* _Objective_:
The entire listing is to be repeated verbatim.

* _Given material_:
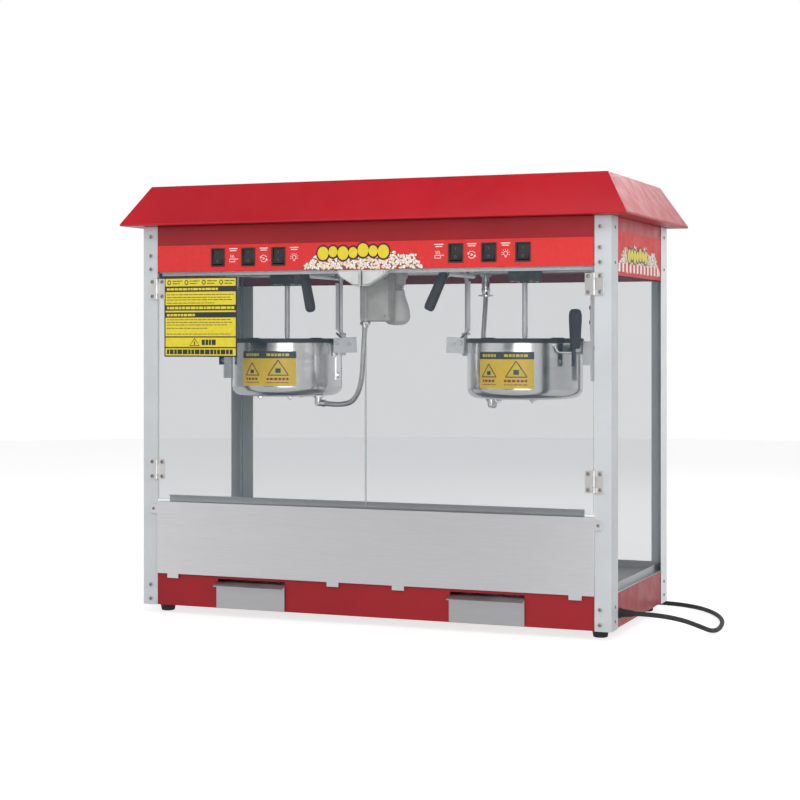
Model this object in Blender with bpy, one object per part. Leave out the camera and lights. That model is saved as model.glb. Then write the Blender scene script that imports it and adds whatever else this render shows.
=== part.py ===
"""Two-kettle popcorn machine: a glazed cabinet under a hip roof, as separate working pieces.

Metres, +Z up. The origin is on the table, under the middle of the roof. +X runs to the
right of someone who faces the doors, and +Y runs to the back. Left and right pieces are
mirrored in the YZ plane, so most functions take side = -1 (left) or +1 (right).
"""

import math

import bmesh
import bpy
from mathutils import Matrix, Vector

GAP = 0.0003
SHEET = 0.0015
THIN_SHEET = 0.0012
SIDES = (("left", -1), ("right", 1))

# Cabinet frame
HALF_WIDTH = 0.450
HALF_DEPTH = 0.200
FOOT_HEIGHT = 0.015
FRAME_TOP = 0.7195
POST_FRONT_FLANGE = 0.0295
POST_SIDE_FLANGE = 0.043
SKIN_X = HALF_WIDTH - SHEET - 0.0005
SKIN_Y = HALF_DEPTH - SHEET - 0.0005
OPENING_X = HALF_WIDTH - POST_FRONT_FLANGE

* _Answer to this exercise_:
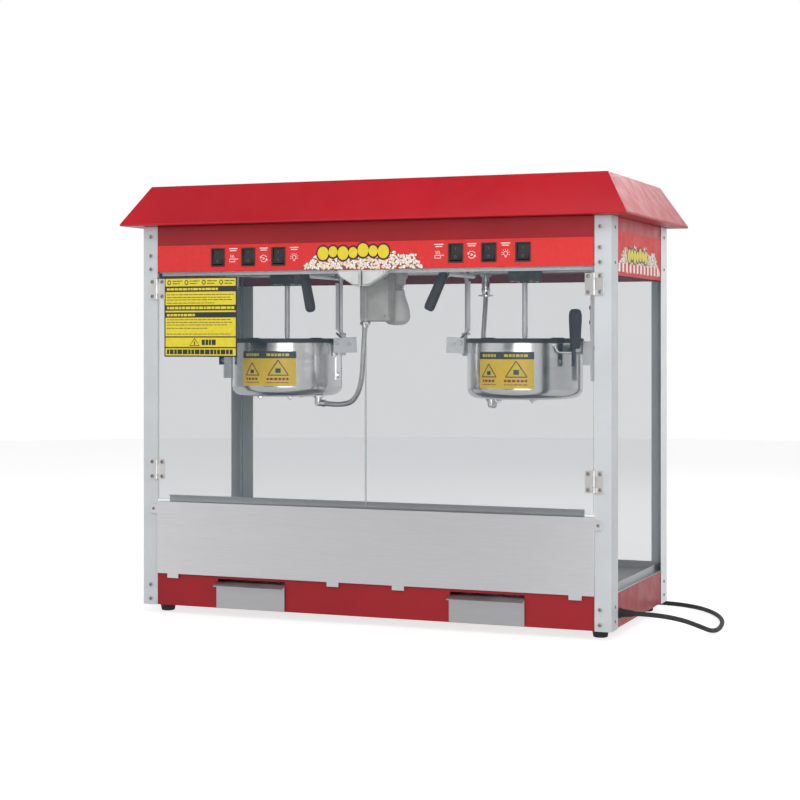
Model this object in Blender with bpy, one object per part. Leave out the camera and lights. That model is saved as model.glb. Then write the Blender scene script that imports it and adds whatever else this render shows.
=== part.py ===
"""Two-kettle popcorn machine: a glazed cabinet under a hip roof, as separate working pieces.

Metres, +Z up. The origin is on the table, under the middle of the roof. +X runs to the
right of someone who faces the doors, and +Y runs to the back. Left and right pieces are
mirrored in the YZ plane, so most functions take side = -1 (left) or +1 (right).
"""

import math

import bmesh
import bpy
from mathutils import Matrix, Vector

GAP = 0.0003
SHEET = 0.0015
THIN_SHEET = 0.0012
SIDES = (("left", -1), ("right", 1))

# Cabinet frame
HALF_WIDTH = 0.450
HALF_DEPTH = 0.200
FOOT_HEIGHT = 0.015
FRAME_TOP = 0.7195
POST_FRONT_FLANGE = 0.0295
POST_SIDE_FLANGE = 0.043
SKIN_X = HALF_WIDTH - SHEET - 0.0005
SKIN_Y = HALF_DEPTH - SHEET - 0.0005
OPENING_X = HALF_WIDTH - POST_FRONT_FLANGE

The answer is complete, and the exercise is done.